With the Occupy Wall Street protests going strong, and the Tea Party having had much mainstream success so far, I thought it would be interesting to look at what these two groups, so similar while so different, got right , and what they got wrong. Not politically, but organizationally. To do this, I am going to present a list of thinks to do and not do when organizing your protest group.

1: Do have a leadership, and make sure it is a good one.

A quick look at OWS will show why this is so important. Chaos gets news reports, but not the kind you want. If you do not have a leadership, then every person you don't want claiming to be a leader, will. How many interviews have been made with people claiming to be leaders of the movement, who looked like complete asses? Far too many, and to those opposed to OWS, this made for a feeding frenzy. Further, it allowed those who are less than honest to portray any idiot as a leader. OWS does have some organizers(read kinda like leaders, only worse, and they came up with a socalled "manifesto" which is just painful to read. So OWS had the worst of two worlds, little leadership allowing the nuts to claim they ran the asylum, and those who where kinda leaders being idiots.

The Tea Party did little better and suffered from the same types of problems, but they got their **** together faster and actually did put together some leaders who helped give their group a direction.

2: Do have a unified message ready before you protest

Both groups have not done very well with this. When the media reports on a protest, they want to include variety. Showing a ton of signs saying almost the same thing is boring, so at Tea Party rallies the media would show a sign or two protesting taxes and spending, then a couple birther signs, then something racial about Obama, then a couple just plain nuts signs. Since early on the Tea party had no real unified message nor leaders putting this message out, the Tea Party looked to those on the outside like a bunch of nuts. OWS took this same problem, and turned it up to 11. We still do not know what exactly the OWS stands for, just that they are standing loudly. And the longer it takes them to get that message out, the more damage done.

The leaders should have flyers ready for the media, with clear, reasonable, well worded positions. It should also contain a disclaimer that those are the only issues your protest is about, and those protesting or demanding other things are not a part of your actual protest. Ideally, the leadership should also pass these flyers out to the protesters, and stress the importance of message unity. Make people judge you by your message, not the message of the wingnuts who will inevitably show up.

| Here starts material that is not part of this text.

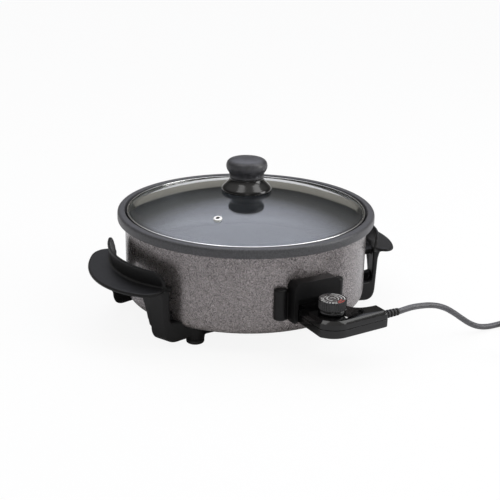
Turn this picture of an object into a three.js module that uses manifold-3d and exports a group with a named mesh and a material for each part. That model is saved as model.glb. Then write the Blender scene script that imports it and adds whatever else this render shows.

3: Do not let the idiots define you

When some one on the outside of the Tea Party thinks about the Tea Party, they think of people in really stupid outfits with tea bags hanging from their hats. When people on the outside of OWS think of OWS, they think of women flashing their boobs and a bunch of arrests. Neither of these things is a positive, and it is a good example of why you do want a clear leadership. Have some one who can stand up and put out your message who is dressed reasonably. Have that some one telling the crowds to not push the police, and then condemn those arrested(carefully: they are overly enthusiastic supporters who got carried away, but they did break the law and we do not support that, and we do understand the difficult position the police are in here and fully support them in their efforts). Have leaders looking for the worst offenders and condemn them publicly. The Tea Party did a horrible job early on of distancing themselves from racist idiots who would show up to Tea Party rallies. Nobody rational thinks the Tea Party is racist, but by having them there it made those less than honest in presentation spin things very negatively.

4: Do Control the message

This fits under item 2, but the message is so important that this bears its own category. You are demonstrating for a reason. Make that reason known and hammer those reasons in at every chance. Interviews should be constantly steered to those reasons. It should be pointed out that while you appreciate the support of people who are protesting with you but with different reasons, but their reasons are not your own or the demonstration as a whole's. Remind people again and again what the message is. Never forget it, never get sidetracked. Your website should have your message on the front page, your flyers should have your message first. Any signs you pass out should be on message. Look at these two Tea Party sites: http://www.thenationalteapartyfederation.com/, http://www.nationwidechicagoteaparty.com/ . Notice that both have a clear mission statement right up front. Notice how within seconds you know what they stand for. Now look at OWS: http://occupywallst.org/, http://www.adbusters.org/campaigns/occupywallstreet, http://www.occupytogether.org/. Now, based on those top 3 OWS websites, tell me what OWS stands for. Good luck cuz the info is not there. Now, to be fair, these are two groups at different points in their history. The Tea Party has had more time to get their **** together and it did take time. However, just looking at those web pages, which is more effective? The Tea Party Manifesto is in the news now. It is something written by one guy, basically stating what he felt the goals should be. It is underwhelming, not very focused, and contains some flat out stupidity. And it is being presented now as the OWS message by those seeking to attack the OWS, despite the fact that by the few rules the OWS has, it is not their platform. But since they do not have a platform or leadership, who can contradict those claiming it is their platform?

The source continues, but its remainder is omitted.